Mi querido primo honorario Andrés Mejía Vergnaud publica hoy una entrada en su blog Descartes en Bata, en la que explica con buen humor y datos interesantes, la historia de cómo se generó en la infancia su primera inquietud filosófica. Recomiendo la historia que es a la vez una reflexión sobre el lugar que la filosofía tiene en la vida de todos y que va perdiendo según llega la edad en que las convenciones dejan de inquietarnos y cesa la urgencia de preguntar.
Agradezco que además de publicar en el blog me haya preguntado en Twitter mi opinión sobre esa aproximación infantil a la filosofía.

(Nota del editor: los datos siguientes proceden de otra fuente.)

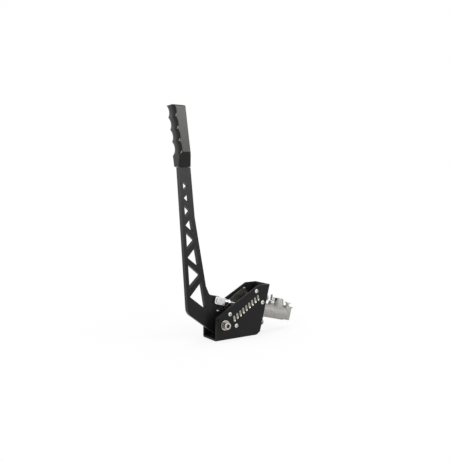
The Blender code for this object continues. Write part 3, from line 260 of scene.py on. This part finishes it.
def grip_finish_with_painted_shade():
    """Blasted grey on the two flat sides; the grooves, tapers and chamfers, facing elsewhere, painted
    a glossier black as painted shade.
    """
    made = metal_finish(
        "anodised_grip", dark=(0.048, 0.0475, 0.0455), light=(0.064, 0.063, 0.060), roughness=0.44,
        metallic=0.35, grain=2600, bump_strength=0.10, specular=0.36)
    tree = made.node_tree
    shader = tree.nodes["Principled BSDF"]
    parts = add(tree, "ShaderNodeSeparateXYZ")
    tree.links.new(softened_normal(tree, reach=0.0013), parts.inputs[0])
    sideways = add(tree, "ShaderNodeMath", operation="ABSOLUTE")
    tree.links.new(parts.outputs["Y"], sideways.inputs[0])
    flat = span(tree, sideways.outputs[0], low=0.0, high=1.0, start=0.975, end=0.992)
    grey = shader.inputs["Base Color"].links[0].from_socket
    # painted shade: every face not turned to the sides gets near-black
    black = (0.007, 0.007, 0.007)
    gloss = span(tree, flat, low=0.16, high=0.44, start=0.0, end=1.0)
    tree.links.new(mixed(tree, flat, black, grey), shader.inputs["Base Color"])
    tree.links.new(gloss, shader.inputs["Roughness"])
    # painted light: the grip turns lighter towards its top
    return painted_light_above(made, low=0.40, high=0.49, gain=1.5)


FINISHES = {
    "black_steel": metal_finish(
        "powder_coat_black", dark=(0.0075, 0.0075, 0.0076), light=(0.011, 0.011, 0.0112),
        roughness=0.46, metallic=0.0, grain=1500, bump_strength=0.35, bump_distance=0.00010,
        # lighter edge colour: a painted edge highlight
        edge=(0.032, 0.032, 0.033), specular=0.14),
    # painted light: the lever's black turns lighter towards its top
    "black_anodised": painted_light_above(
        metal_finish(
            "anodised_black", dark=(0.0075, 0.0075, 0.0077), light=(0.0125, 0.0125, 0.0127),
            roughness=0.40, metallic=0.2, grain=1800, bump_strength=0.18, stretch=(6, 1, 0.35),
            # lighter edge colour: a painted edge highlight
            edge=(0.045, 0.045, 0.046), specular=0.20),
        low=0.15, high=0.37, gain=3.2),
    "grey_anodised": grip_finish_with_painted_shade(),
    "polished_steel": metal_finish(
        "polished_steel", dark=(0.40, 0.385, 0.35), light=(0.52, 0.50, 0.46), roughness=0.30,
        metallic=1.0, grain=90, bump_strength=0.02, stretch=(1, 1, 8), spread=0.04),
    "zinc_plate": metal_finish(
        "zinc_plate", dark=(0.58, 0.59, 0.59), light=(0.74, 0.74, 0.73), roughness=0.28,
        # dark hollow colour: painted shade in sockets and gaps between parts
        metallic=1.0, grain=700, bump_strength=0.12, crevice_shade=(0.03, 0.03, 0.03), crevice_shade_reach=0.0035),
    "nickel_plate": metal_finish(
        "nickel_plate", dark=(0.43, 0.405, 0.37), light=(0.58, 0.56, 0.52), roughness=0.24,
        # near-black hollow colour: painted shade in the key socket and gaps
        metallic=1.0, grain=700, bump_strength=0.12, crevice_shade=(0.012, 0.011, 0.010),
        crevice_shade_reach=0.0055),
    "bronze": metal_finish(
        "sintered_bronze", dark=(0.42, 0.27, 0.12), light=(0.58, 0.38, 0.18), roughness=0.45,
        metallic=1.0, grain=3000, bump_strength=0.3),
    "cast_aluminium": metal_finish(
        "cast_aluminium", dark=(0.27, 0.263, 0.250), light=(0.36, 0.352, 0.336), roughness=0.50,
        metallic=0.45, grain=900, bump_strength=0.5, bump_distance=0.0002,
        # darker hollow colour: painted shade in corners and gaps
        crevice_shade=(0.10, 0.097, 0.092)),
    "spring_steel": metal_finish(
        "spring_steel", dark=(0.25, 0.25, 0.27), light=(0.40, 0.40, 0.42), roughness=0.35,
        metallic=1.0, grain=900, bump_strength=0.1),
    "rubber": metal_finish(
        "black_rubber", dark=(0.018, 0.018, 0.018), light=(0.030, 0.030, 0.030), roughness=0.72,
        metallic=0.0, grain=1200, bump_strength=0.3),
    "clear_plastic": metal_finish(
        "milky_plastic", dark=(0.50, 0.50, 0.51), light=(0.64, 0.64, 0.64), roughness=0.22,
        # darker edge colour: a painted dark rim along the edges
        metallic=0.0, grain=900, bump_strength=0.1, edge=(0.16, 0.16, 0.16)),
}
# A darker zinc: painted shade for the flange bolts and nuts
SHADED_ZINC = metal_finish(
    "painted_shade_zinc", dark=(0.14, 0.14, 0.14), light=(0.22, 0.22, 0.22), roughness=0.36, metallic=1.0,
    grain=700, bump_strength=0.12)
# Near-white metal: painted light on the slot walls, a painted highlight in the spare hole
PAINTED_LIGHT_METAL = metal_finish(
    "painted_light_metal", dark=(0.84, 0.83, 0.81), light=(0.94, 0.93, 0.91), roughness=0.18,
    metallic=1.0, grain=600, bump_strength=0.05)

# Pieces whose finish differs from their slot's; the darker zinc on the flange bolts and nuts is
# painted shade
FINISH_OF = {
    "flange_bolt_upper": SHADED_ZINC,
    "flange_bolt_lower": SHADED_ZINC,
    "flange_nut_upper": SHADED_ZINC,
    "flange_nut_lower": SHADED_ZINC,
    "clevis_pin": FINISHES["zinc_plate"],
}


# Dressed copies of the solids: softened edges and smooth round faces

def gets_painted_light(node, face):
    if node not in PAINTED_LIGHT_NODES or abs(face.normal.y) > MOST_SIDEWAYS:
        return False
    middle = face.calc_center_median()
    if node == "bracket":
        across = middle.x - ROW_CENTRE[0]
        up = middle.z - ROW_CENTRE[1]
        along = across * cos(ROW_ANGLE) + up * sin(ROW_ANGLE)
        aside = up * cos(ROW_ANGLE) - across * sin(ROW_ANGLE)
        in_row = abs(along) < ROW_REACH[0] and abs(aside) < ROW_REACH[1]
        return in_row and abs(middle.y) > SIDE_INNER_FACE
    off = sqrt((middle.x - SPARE_HOLE[0]) ** 2 + (middle.z - SPARE_HOLE[1]) ** 2)
    # only the upward-facing faces in the hole: a painted highlight
    return off < SPARE_HOLE_REACH and face.normal.z > LEAST_UPWARDS


def swell(mesh):
    """Give the barbed fitting the stouter look of the real one, round its own axis."""
    places = [vertex.co for vertex in mesh.vertices]
    middle = sum(places, Vector()) / len(places)
    for vertex in mesh.vertices:
        off = vertex.co - middle
        vertex.co = middle + off * BARB_SWELL + BARB_AXIS * off.dot(BARB_AXIS) * (1 - BARB_SWELL)


def shorten(spring):
    """Give the return spring a mesh of its own."""
    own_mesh(spring)


def dressed_mesh(node):
    mesh = NODES[node].data.copy()
    mesh.name = node + "_dressed"
    mesh.materials.clear()
    mesh.materials.append(FINISH_OF.get(node, FINISHES[SLOT_OF[node]]))
    if node in PAINTED_LIGHT_NODES:
        mesh.materials.append(PAINTED_LIGHT_METAL)
    bm = bmesh.new()
    bm.from_mesh(mesh)
    bmesh.ops.remove_doubles(bm, verts=bm.verts, dist=MERGE_DISTANCE)
    bmesh.ops.dissolve_limit(bm, angle_limit=FLAT_ANGLE, verts=bm.verts, edges=bm.edges)
    for face in bm.faces:
        face.material_index = int(gets_painted_light(node, face))
    bm.to_mesh(mesh)
    bm.free()
    if node == "inlet_barb":
        swell(mesh)
    return mesh


def dressed(node):
    mesh = dressed_mesh(node)
    piece = bpy.data.objects.new(node + "_dressed", mesh)
    bpy.context.scene.collection.objects.link(piece)
    mesh.shade_smooth()
    mesh.set_sharp_from_angle(angle=SHARP_ANGLE.get(node, PLAIN_SHARP))
    if node not in NO_BEVEL:
        edge = piece.modifiers.new("edges", "BEVEL")
        edge.width = EDGE_WIDTH.get(node, PLAIN_EDGE)
        edge.segments = EDGE_SEGMENTS
        edge.limit_method = "ANGLE"
        edge.angle_limit = PLAIN_SHARP
        edge.use_clamp_overlap = True
        edge.harden_normals = True
    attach(piece, BODY_OF[node])
    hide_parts(node)
    return piece


# Floor, light and camera

def make_floor():
    bpy.ops.mesh.primitive_plane_add(size=FLOOR_SIZE, location=(0, 0, FLOOR_HEIGHT))
    floor = bpy.context.object
    floor.name = "floor"
    made, tree, shader = material("white_floor")
    shader.inputs["Base Color"].default_value = FLOOR_COLOUR
    shader.inputs["Roughness"].default_value = FLOOR_ROUGHNESS
    glow = add(tree, "ShaderNodeEmission", in_Color=WHITE, in_Strength=1.0)
    place = add(tree, "ShaderNodeTexCoord")
    far = add(tree, "ShaderNodeVectorMath", operation="LENGTH")
    tree.links.new(place.outputs["Object"], far.inputs[0])
    white = span(tree, far.outputs["Value"], low=GLOW_NEAR, high=GLOW_FAR, start=GLOW_START,
                 end=GLOW_END)
    share = add(tree, "ShaderNodeMath", operation="MULTIPLY")
    tree.links.new(white, share.inputs[0])
    tree.links.new(seen_directly(tree), share.inputs[1])
    mix = add(tree, "ShaderNodeMixShader")
    tree.links.new(share.outputs[0], mix.inputs["Fac"])
    tree.links.new(shader.outputs["BSDF"], mix.inputs[1])
    tree.links.new(glow.outputs["Emission"], mix.inputs[2])
    tree.links.new(mix.outputs["Shader"], tree.nodes["Material Output"].inputs["Surface"])
    floor.data.materials.append(made)


def make_world():
    world = bpy.data.worlds.new("studio")
    bpy.context.scene.world = world
    world.use_nodes = True
    tree = world.node_tree
    back = tree.nodes["Background"]
    back.inputs["Color"].default_value = WHITE
    strength = span(tree, seen_directly(tree), low=WORLD_LIGHT, high=1.0, start=0.0, end=1.0)
    tree.links.new(strength, back.inputs["Strength"])


def make_lamp(name, place, size, power):
    light = bpy.data.lights.new(name, "AREA")
    light.shape = "RECTANGLE"
    light.size, light.size_y = size
    light.energy = power
    lamp = bpy.data.objects.new(name, light)
    bpy.context.scene.collection.objects.link(lamp)
    lamp.location = place
    aim = Vector(LAMP_TARGET) - Vector(place)
    lamp.rotation_euler = aim.to_track_quat("-Z", "Y").to_euler()


def make_camera():
    data = bpy.data.cameras.new("camera")
    data.sensor_width = SENSOR
    data.lens = FOCAL_PIXELS * SENSOR / FRAME_HEIGHT
    data.clip_start = NEAREST_SEEN
    camera = bpy.data.objects.new("camera", data)
    bpy.context.scene.collection.objects.link(camera)
    level = cos(CAMERA_ELEVATION)
    view = Vector((-sin(CAMERA_AZIMUTH) * level, cos(CAMERA_AZIMUTH) * level, -sin(CAMERA_ELEVATION)))
    camera.location = CAMERA_PLACE
    camera.rotation_euler = view.to_track_quat("-Z", "Y").to_euler()
    bpy.context.scene.camera = camera


pieces = {name: dressed(name) for name in NODES}
shorten(pieces["return_spring"])
make_floor()
make_world()
for name, place, size, power in LAMPS:
    make_lamp(name, place, size, power)
make_camera()
bpy.context.scene.view_settings.view_transform = "Standard"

Estoy de acuerdo con Andrés en que la infancia es una época filosófica y que los que perseveramos en cultivar la filosofía, de alguna manera, estamos, sobre todo, salvaguardando nuestra conexión con la infancia. Queremos mantener la curiosidad y una cierta ingenuidad que viene junto a la impertinencia de hacer nuestras preguntas privadas a otros, aún después de las canas y los años.
Mi primera gran curiosidad filosófica se debe a los desafíos de mi madre y a las interminables horas de carretera en las que gasté mi infancia por los caminos de Santander, de Boyacá y de Cundinamarca. Esos espacios infinitos en los que la pregunta interesada «¿ya casi llegamos?» respondida con mentiras o ignorada por los padres, da lugar a preguntas más hondas. Preguntas en las que la existencia misma, en toda la aridez del sinsentido, se hace palpable.
Esthercita, mi madre, mujer de virtudes heróicas y habilidades sin par, de multiforme ingenio como Odiseo, nos acompañaba a mi hermano Alejandro y a mi a rezar durante los primeros años de la infancia. Hasta que ella misma tuvo su propio sisma sin perder la fe, pero esa es otra historia. Esthercita nos enseñó las primeras oraciones y los ritos que van con ellas.
Lo que yo no tenía muy claro, y se lo dije, es «¿ con quién estamos hablando, mamá?» Ella con toda su generosidad me dijo «con Dios…» ella habló entonces de un ser sumamente bueno, que estaba en todas partes y lo sabía todo. Necesité muchos viajes en carretera para procesar esas palabras que yo sabía que no había entendido. No dejé de rezar con mi madre las noches que vinieron. Hasta que una noche le dije «¿Cómo puede alguien estar en todas partes y saberlo todo?» Mi mamá me sonrió y me dijo, como la cosa más natural del mundo, sin saber lo que estaba comenzando a crear con esas palabras: «Es que Dios es infinito» yo pregunté la definición y ella se atuvo a la etimología «no tiene límites».
Algo pasó en mi cabeza esa noche, algo que no se ha detenido desde entonces, pero que tomó una dirección unos días más tarde, después de otra dosis enorme de tiempo de carretera, una sucesión de imágenes borrosas, espacios de mil tonos de verde y tiempo, tiempo y más tiempo, tiempo imposible e insondable. Lo sentía en mi piel, con cada gota de ese sudor que solamente se conoce en las carreteras de Santander. No, no podía con la idea de un ser infinito. Esa noche pregunté de nuevo «mamá cómo es el infinito». Esthercita, en una escena que necesita que Gabo resucite para poder contarla, haciendo gala de toda su educación y sobre todo de su ingenio, ese que les sale a las madres para sostener el mundo sin que se rompa, se las arregló para hacer una distinción propia de Aristóteles o de Tomás, o del propio Descartes «esas cosas no trates de imaginarlas, esas cosas debes entenderlas».
Y aquí me tienen, décadas después, intentándolo.